Fish skull photography

A fair few months ago, whilst on a dive, I came across a fish skull on the seabed. I thought, this is great! I can take this into the studio and take some more fine art imagery with it, to contrast against my usual more documentary/editorial style of working.

So…about 6 months later, I finally got round to it. My original plan was to use some 5×4 film for making these images, but due to the kit being unavailable at the time I changed to a macro flash set-up, which proved probably the better option to start off with.

It’s been a long while since I’ve done any studio or still life work, and I enjoyed it so much more than I thought I would. I’ve been getting pretty frustrated at not being able to take the underwater images I would like to recently due to lack of diving, but this shoot definitely cheered me up!

A lot of people seem to have this slight fascination with skulls, I’m not sure what it is about them that appeals to us, I think it’s related to our interest in death. Either way, I am also one of these people, and very much enjoyed scrutinising the form of this fish skull.

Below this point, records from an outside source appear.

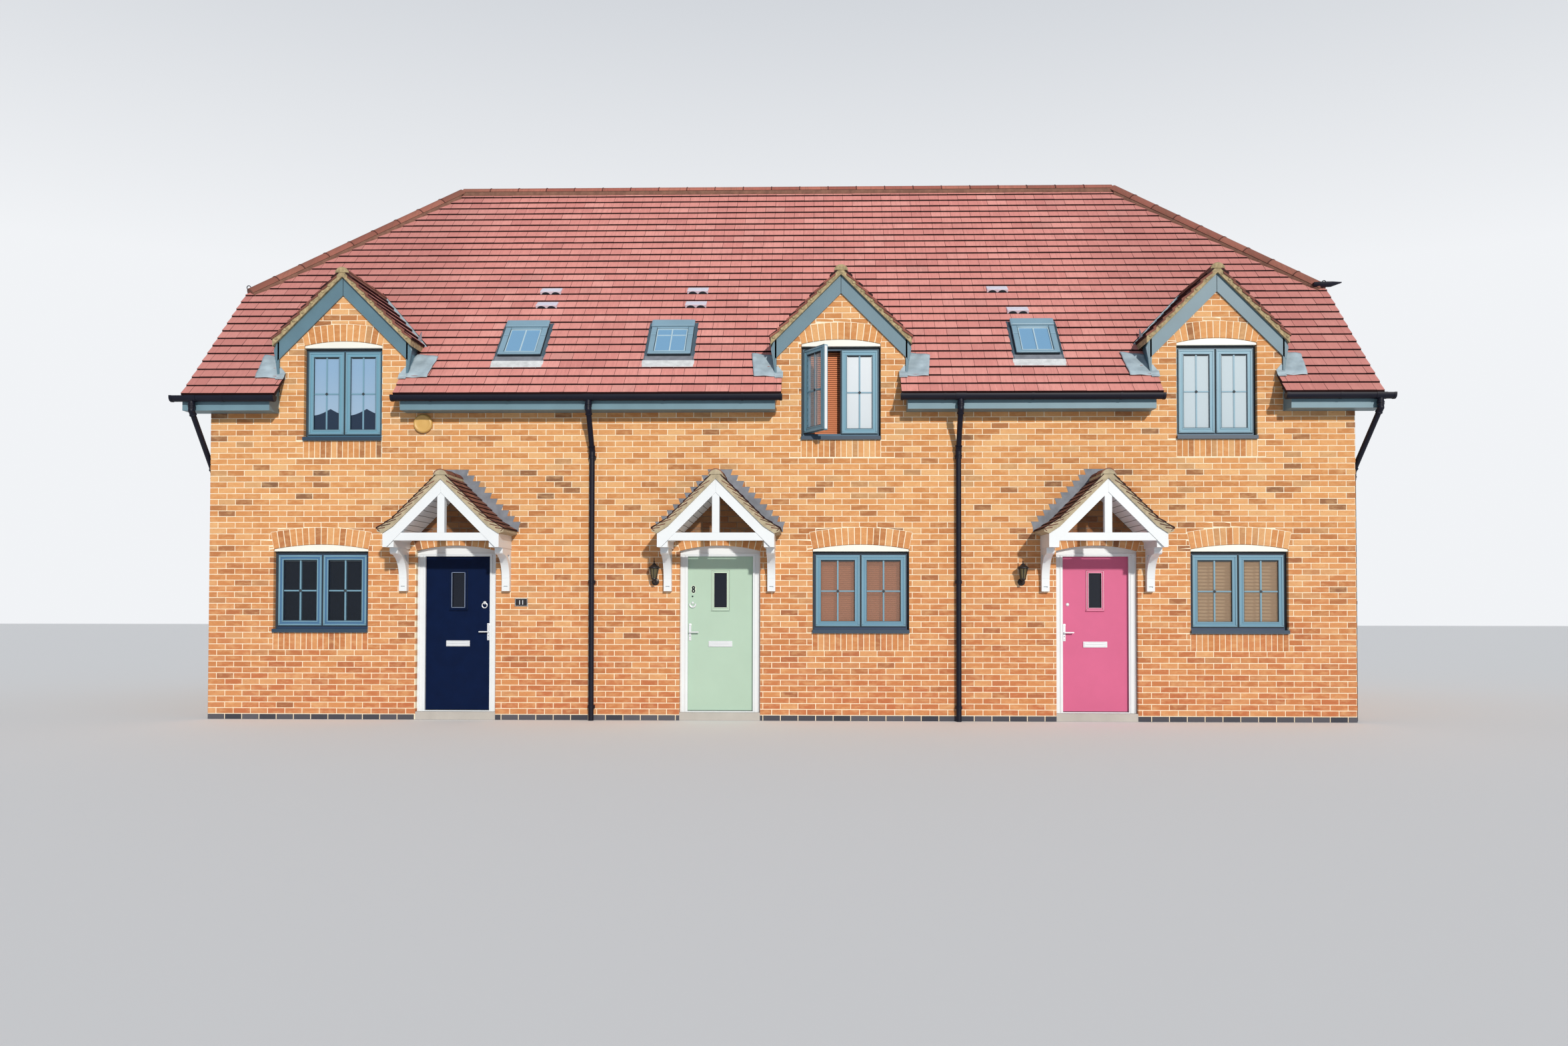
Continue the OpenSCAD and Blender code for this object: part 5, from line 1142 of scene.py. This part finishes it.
for i, (name, paint, slot, hand) in enumerate(DOORS):
    dx, body = DOOR_X[i], name + "_door_leaf"
    trim, bead_highlights_and_plate, dark, bright = soups(4)
    for face, y in ((-1, LEAF_FRONT), (1, LEAF_BACK)):
        out = lambda a, b: sorted((y + face * a, y + face * b))
        # Moulded surround of the pane with its beads, made pale as painted highlights, a small sill and dark lines
        # round it
        rings = [(trim, LIGHT_TRIM - 0.003, 0.010, 0.006, 0.014, 0.003), (bead_highlights_and_plate, 0.010, 0.007, 0.006, 0.014, 0.002)]
        if i:
            rings.append((bead_highlights_and_plate, LIGHT_TRIM - 0.001, 0.006, 0.006, 0.0145, 0.002))
        rings += [(dark, 0.0025, 0.004, 0.004, 0.0095, 0), (dark, LIGHT_TRIM + 0.003, 0.003, -0.001, 0.0012, 0)]
        for soup, grow, wide, a, b, bevel in rings:
            ring(soup, dx, LIGHT_W / 2, LIGHT_Z, LIGHT_Z + LIGHT_H, grow, wide, *out(a, b), bevel)
        half = LIGHT_W / 2 + LIGHT_TRIM + 0.006
        foot = LIGHT_Z - LIGHT_TRIM
        trim.block(dx - half, dx + half, *out(0.001, 0.020), foot - 0.012, foot + 0.001, 0.003)
        # Letter plate with its flap, long lever plate with keyhole and screws
        ring(bright, dx, 0.153, LETTER_Z - 0.037, LETTER_Z + 0.037, 0, 0.010, *out(0.008, 0.0125), 0.002)
        for z in (LETTER_Z - 0.026, LETTER_Z + 0.001):
            bright.block(dx - 0.140, dx + 0.140, *out(0.008, 0.0145), z, z + 0.025, 0.003)
        px = dx - hand * (LEAF_W / 2 - 0.038)
        disc = curve(px, 0, LEVER_R, 16, math.pi / 16, math.pi * 33 / 16)[:-1]
        plate = [(x, LEVER_Z + math.copysign(LEVER_RISE, z) + z) for x, z in disc]
        bright.prism(plate, upright(0, y, 1, face), 0.007, 0.011, bevel=0.002)
        for dz, r, h, n in ((-0.052, 0.0055, 0.0022, 12), (0.088, 0.003, 0.0018, 8), (-0.088, 0.003, 0.0018, 8)):
            dark.lathe([(0.0, 0.0), (r, 0.0), (r, h), (0.0, h)], (px, y + face * 0.0105, LEVER_Z + dz), (0, face, 0), n)
    if i == 0:
        # Round knocker hung from a boss
        kx, kz = dx + 0.345, 1.475
        boss(bright, kx, kz + 0.030, [(0.0, 0), (0.020, 0), (0.022, 0.008), (0.012, 0.020), (0, 0.022)])
        bent_bar(bright, curve(kx, kz - 0.004, 0.033, 24, math.pi / 2, -1.5 * math.pi), 0.012, 0.0065, 8)
    if i == 1:
        # Number, spy hole and curved knocker down the lock side
        nx = dx - 0.352
        bead_highlights_and_plate.prism(curve(nx, 1.681, 0.034, 28, tall=0.056)[:-1], upright(0, LEAF_FRONT), -0.001, 0.001)
        for r, z in ((0.0135, 1.702), (0.0155, 1.662)):
            bent_bar(dark, curve(nx, z, r, 20, math.pi / 2, -1.5 * math.pi, 1.25 * r), 0.003, 0.0085, 6)
        boss(dark, nx - 0.012, 1.589, [(0.0, 0), (0.011, 0), (0.009, 0.006), (0, 0.007)], 16)
        boss(bright, nx - 0.010, 1.506, [(0.0, 0), (0.016, 0), (0.018, 0.006), (0.010, 0.016), (0, 0.017)])
        hook = curve(nx - 0.010, 1.488, 0.036, 16, -1.75 - math.pi / 2, 1.75 - math.pi / 2)
        bent_bar(bright, hook, 0.012, 0.012, 8, caps=True)
    if i == 2:
        boss(bright, dx - 0.352, 1.49, [(0.0, 0), (0.020, 0), (0.022, 0.006), (0.012, 0.014), (0, 0.015)])
    trim.build(name + "_door_trim", paint, body, slot)
    bead_highlights_and_plate.build(name + "_door_bead_highlights_and_plate", PALE_PLATE_AND_BEAD_HIGHLIGHTS[i], body, slot)
    dark.build(name + "_door_lines", GAP, body, slot)
    bright.build(name + "_door_plates", STEEL, body, "bright_metal")

# Steps moulded round each front door frame, and the drip under its head
steps = Soup()
back = FRONT + REVEAL + 0.002
for dx in DOOR_X:
    a = DOOR_HALF - 0.004
    for side in (-1, 1):
        for outer, inner, proud, top in ((a, a - 0.026, 0.012, 0.050),
                                         (DOOR_HALF - 0.066, DOOR_HALF - 0.080, 0.010, 0.052)):
            x = sorted((dx + side * outer, dx + side * inner))
            steps.block(*x, back - proud, back, 0.101, DOOR_SPRING - top, 0.004)
    steps.block(dx - a, dx + a, back - 0.012, back, DOOR_SPRING - 0.050, DOOR_SPRING - 0.026, 0.004)
steps.build("door_frame_steps", WHITE, slot="white_joinery")

# ---------------------------------------------------------------- coach lamps, alarm box and plaque
HOOD = [(0.0, 0.340), (0.004, 0.338), (0.005, 0.300), (0.011, 0.290), (0.006, 0.282), (0.010, 0.270), (0.020, 0.264),
        (0.030, 0.250), (0.052, 0.236), (0.070, 0.222), (0.074, 0.212), (0.074, 0.206), (0.062, 0.206), (0.0, 0.210)]
CUP = [(0.0, 0.076), (0.036, 0.078), (0.037, 0.070), (0.030, 0.060), (0.016, 0.050), (0.012, 0.040), (0.016, 0.030),
       (0.010, 0.022), (0.0, 0.018)]
ROSE = [(0.0, 0.030), (0.020, 0.028), (0.026, 0.018), (0.044, 0.012), (0.048, 0.0)]
iron, lamp_glass = soups(2)
for x in (DOOR_X[1] - 0.830, DOOR_X[2] - 0.960):
    y, z = FRONT - 0.130, 1.741
    iron.lathe(HOOD, (x, y, z), sides=20)
    iron.lathe(CUP, (x, y, z), sides=16)
    for g in [math.pi * (2 * j + 1) / 6 for j in range(6)]:
        iron.tube([(x + r * math.cos(g), y + r * math.sin(g), z + h) for r, h in ((0.061, 0.208), (0.034, 0.074))],
                  0.0042, 6, up=(0.3, 0.5, 0.1))
    lamp_glass.lathe([(0.033, 0.078), (0.059, 0.204)], (x, y, z), sides=6, turn=math.pi / 6)
    # Arm with its scroll, and the rose on the wall
    arm = [(x, y + 0.013 * j, z + 0.040 + 0.020 * math.sin(math.pi * j / 10) - 0.0004 * j) for j in range(11)]
    iron.tube(arm, 0.007, 8, up=(1, 0, 0))
    iron.tube([(x, *p) for p in curve(FRONT - 0.05, z + 0.012, 0.022, 12, 0.4, 4.9)], 0.005, 6, up=(1, 0, 0))
    iron.lathe(ROSE, (x, FRONT - PROUD, z + 0.036), (0, -1, 0))
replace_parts(iron.build("lamp_iron", IRON, slot="black_metal"), "coach_lamps")
lamp_glass.build("lamp_glass", LAMP_GLASS, slot="pane")

ALARM = [(0.120, 0.0), (0.122, 0.010), (0.122, 0.032), (0.117, 0.044), (0.104, 0.052), (0.096, 0.053), (0.092, 0.050),
         (0.050, 0.056), (0.0, 0.058)]
cover = Soup()
cover.lathe(ALARM, (HOUSE_X[0] + 0.330, FRONT - PROUD, 3.820), (0, -1, 0), 48)
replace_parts(cover.build("alarm_cover", YELLOW, slot="yellow_plastic", smooth=True), "alarm_box")

plate = Soup()
px, pz = HOUSE_X[0] + 1.615, 1.510
ring(plate, px, 0.078, pz - 0.048, pz + 0.048, 0, 0.003, FRONT - 0.0105, FRONT - 0.007)
for x in (px - 0.020, px + 0.020):
    plate.block(x - 0.004, x + 0.004, FRONT - 0.0105, FRONT - 0.007, pz - 0.028, pz + 0.028, 0.001)
plate.build("plaque_marks", WHITE, slot="white_joinery")

# ---------------------------------------------------------------- gutter brackets, stop ends, sockets and clips
EAVE_RIM = EAVE_Z - 0.024
GUT_Y = FRONT - 0.270
GUT_R, GUT_DOWN = 0.057, -0.018                # inside radius of a gutter, and its centre below the rim
PIPE_R = 0.041                                 # radius of a downpipe's socket
CLIP = [(0.036, -0.021), (0.0385, -0.019), (0.0385, 0.019), (0.036, 0.021)]
OUTLETS = (-VERGE_X + 0.150, -HOUSE_W / 2 + 0.080, HOUSE_W / 2 - 0.130, VERGE_X - 0.060)
black = Soup()


def gutter_band(at, r, width, place):
    """A band round the outside of a gutter; place turns (along, out, up) into a point."""
    profile = [(0.0, 0.0), (0.0, GUT_DOWN)] + curve(GUT_R, GUT_DOWN, r, 12, math.pi, 2 * math.pi)
    profile += [(GUT_R + r, GUT_DOWN), (GUT_R + r, 0.002)]
    k, n = len(black.v), len(profile)
    black.v += [place(a, *q) for q in profile for a in (at - width / 2, at + width / 2)]
    black.t += [BARE] * (2 * n)
    black.f += [(q, q + 1, q + 3, q + 2) for q in range(k, k + 2 * n - 2, 2)]
    black.f += [tuple(range(k, k + 2 * n, 2))[::-1], tuple(range(k + 1, k + 2 * n, 2))]


lengths = []
for i in range(4):
    x0 = GABLET_X[i - 1] + GAB_HALF - 0.078 if i else -VERGE_X - 0.115
    x1 = GABLET_X[i] - GAB_HALF + 0.078 if i < 3 else VERGE_X + 0.115
    lengths.append((x0, x1))
UP = Vector((0, 0, 1))
for rear, flip in BOTH:
    place = lambda a, out, h: (rear * a, rear * (GUT_Y - out), EAVE_RIM + h)
    for (x0, x1), outlet in zip(lengths, OUTLETS):
        n = max(1, int((x1 - x0) / 0.95))
        for j in range(n):
            gutter_band(x0 + (j + 0.5) * (x1 - x0) / n, 0.0600, 0.030, place)
        for end, d in ((x0, 1), (x1, -1)):
            gutter_band(end + d * 0.014, 0.0615, 0.026, place)
            gutter_band(end - d * 0.002, 0.0580, 0.008, place)
        gutter_band(outlet, 0.0615, 0.130, place)
    # Sockets at the outlets and on both sides of each elbow
    for i, x in enumerate(OUTLETS):
        a = Vector((x, GUT_Y - GUT_R, EAVE_RIM + GUT_DOWN - 0.057 - 0.070 - 0.042))
        outer = Vector((math.copysign(ROW + 0.060, x), FRONT + 0.200, 3.200))
        foot = Vector((x, FRONT - 0.060, 3.455)) if i in (1, 2) else outer
        d = (foot - a).normalized()
        start = len(black.v)
        for base, axis, length in ((a, UP, 0.052), (a, d, 0.066), (foot, -d, 0.066), (foot, -UP, 0.070)):
            socket = [(-0.006, 0.0), (-0.001, 0.006), (-0.001, length - 0.016), (0.004, length - 0.012),
                      (0.004, length), (-0.008, length)]
            black.lathe([(PIPE_R + r, h) for r, h in socket], base, axis, 16)
        black.lathe([(0.046, 0.0), (0.046, 0.016), (0.041, 0.020), (0.041, 0.034)], a + UP * 0.060, sides=16)
        # Clip ears on the straight fall
        z = foot.z - 0.060
        while z > 0.10:
            black.lathe(CLIP, (foot.x, foot.y, z - 0.020), sides=16)
            z -= 1.600
        black.turned(flip, start)
for sx in (-1, 1):
    place = lambda a, out, h: (sx * (HIP_X - 0.030 + out), a, RIDGE - HIP_DROP - 0.0405 + h)
    for j in range(5):
        gutter_band(-1.7 + j * 0.85, 0.0600, 0.030, place)
    for end in (-1, 1):
        gutter_band(end * (HIP_DROP - 0.014), 0.0615, 0.026, place)
black.build("rainwater_details", BLACK, slot="black_plastic")

# ---------------------------------------------------------------- stage, light and camera
floor_mesh = bpy.data.meshes.new("floor")
floor_mesh.from_pydata([(-80, -60, -0.002), (80, -60, -0.002), (80, 60, -0.002), (-80, 60, -0.002)], [], [(0, 1, 2, 3)])
floor_mesh.materials.append(plain("pale floor", (0.82, 0.82, 0.81, 1), 0.9, vary=0.0))
floor = linked("floor", floor_mesh)

# A pale sky that deepens upwards, much brighter low down behind the row
world = bpy.data.worlds.new("studio")
bpy.context.scene.world = world
world.use_nodes = True
wn = world.node_tree
background = wn.nodes["Background"]
toward_sky = node(wn, "ShaderNodeSeparateXYZ", Vector=wn.nodes.new("ShaderNodeTexCoord").outputs["Generated"]).outputs
sky = ramp(wn, toward_sky["Z"], [
    (0.0, (0.88, 0.94, 1.04, 1)), (0.28, (0.82, 0.91, 1.04, 1)), (1.0, (0.46, 0.58, 0.78, 1))])
behind = maths(wn, "ADD", times(wn, toward_sky["Y"], 2.4), -0.3, True)
behind = times(wn, behind, minus(wn, 1.5, times(wn, toward_sky["Z"], 2.0), True))
feed(wn, mix(wn, behind, sky, (2.10, 2.14, 2.20, 1)), background.inputs["Color"])
background.inputs["Strength"].default_value = 0.42

sun_data = bpy.data.lights.new("key", "SUN")
sun_data.energy = 3.0
sun_data.angle = math.radians(2)
sun_data.color = (1.0, 0.94, 0.86)
sun = linked("key", sun_data)
TO_SUN = Vector((0.2825, -0.877, 0.388))
sun.rotation_euler = TO_SUN.to_track_quat("Z", "Y").to_euler()

# The camera fitted to the photograph; lengths in its pixels are divided by its width
PHOTO_W, FOCAL_PX, SHIFT_PX = 2351, 1810.0, (-16.8, 79.4)
CAMERA_AT, YAW, PITCH, ROLL = (0.591, -19.091, 1.525), 0.02276, 0.02117, -0.00111
cam_data = bpy.data.cameras.new("camera")
cam = linked("camera", cam_data)
bpy.context.scene.camera = cam
cam_data.sensor_width = 36
cam_data.lens = FOCAL_PX / PHOTO_W * 36
cam_data.shift_x, cam_data.shift_y = (shift / PHOTO_W for shift in SHIFT_PX)
cam_data.clip_end = 300
cam.matrix_world = (Matrix.Translation(CAMERA_AT) @ Matrix.Rotation(YAW, 4, "Z")
                    @ Matrix.Rotation(math.pi / 2 + PITCH, 4, "X") @ Matrix.Rotation(-ROLL, 4, "Z"))
bpy.context.scene.view_settings.view_transform = "Standard"

bpy.context.view_layer.update()
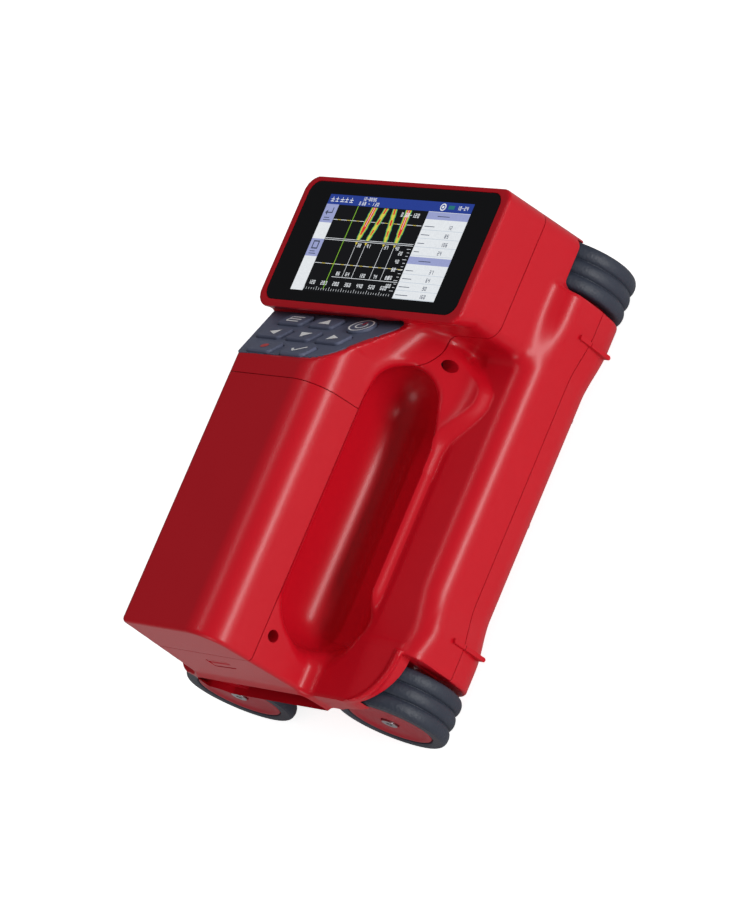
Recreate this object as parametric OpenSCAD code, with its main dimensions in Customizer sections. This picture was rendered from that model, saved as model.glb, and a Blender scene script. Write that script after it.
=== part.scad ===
// Hand-held rebar scanner on four ribbed wheels.
// X is the rolling direction, Y runs along the handle towards the display,
// Z is up from the scanned surface. The origin is the centre of the footprint.

/* [Wheels] */
// Outer diameter of a tyre
wheel_d = 55; // [52:0.5:56]
// Width of a tyre
tyre_w = 22.4; // [21:0.1:23]
// Thickness of a tyre from the hub disc to the ribs
tyre_t = 6.7; // [6:0.1:8]
// Diameter of an axle
axle_d = 8; // [6:0.5:9]
// Depth of the grooves between the ribs of a tyre
rib_groove = 1.6; // [0.8:0.1:2.4]

/* [Housing] */
// Overall length from the handle end to the display end
body_l = 243; // [240:1:250]
// Height of the top of the handle above the deck
handle_rise = 61; // [58:0.5:63]
// Width across the side walls at the wheels
body_w = 157; // [156:0.5:160]
// How far a side wall draws in at the waist
waist_in = 4; // [2:0.5:8]
// Height of the sole above the scanned surface
sole_z = 6; // [4:0.5:9]
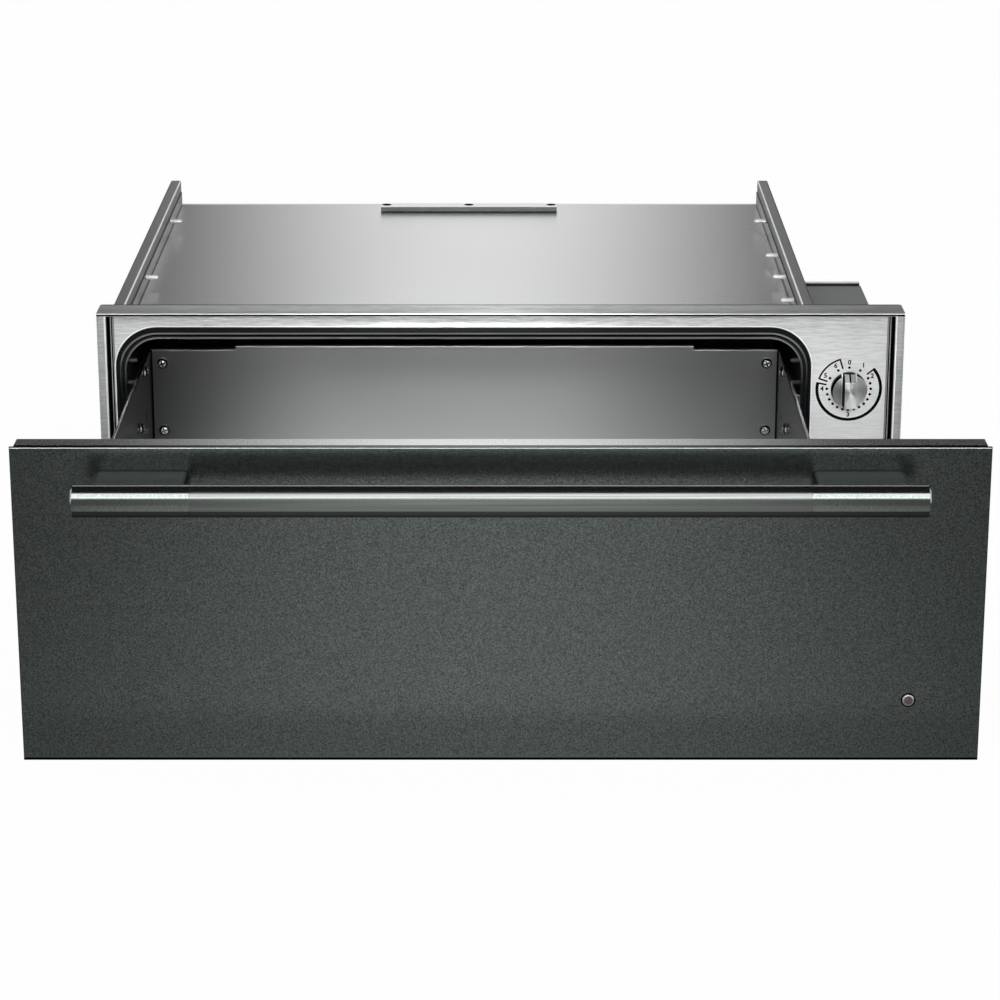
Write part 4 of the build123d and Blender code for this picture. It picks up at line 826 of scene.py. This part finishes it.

There’s a few things I love about this style of photography; primarily the fact that using such slow shutter speeds means there’s an element of unpredictability, and you can never be sure how your image is going to turn out, (something that’s unusual to a lot of us in this digital age). This also means a lot of the images don’t work, and therefore when they do it’s even more exciting. This reminder of analogue photography is replicated a little through the sepia colours too.

I think the smoky textures around the skull create the impression of a dragon, something that I find quite pleasing. Who doesn’t like dragons!

I’ve got to rush now so won’t say anything more, but here’s the tech specs for the first image below for those who are interested:

NIKON D800, 60.0 mm f/2.8 (& 2 external macro flash)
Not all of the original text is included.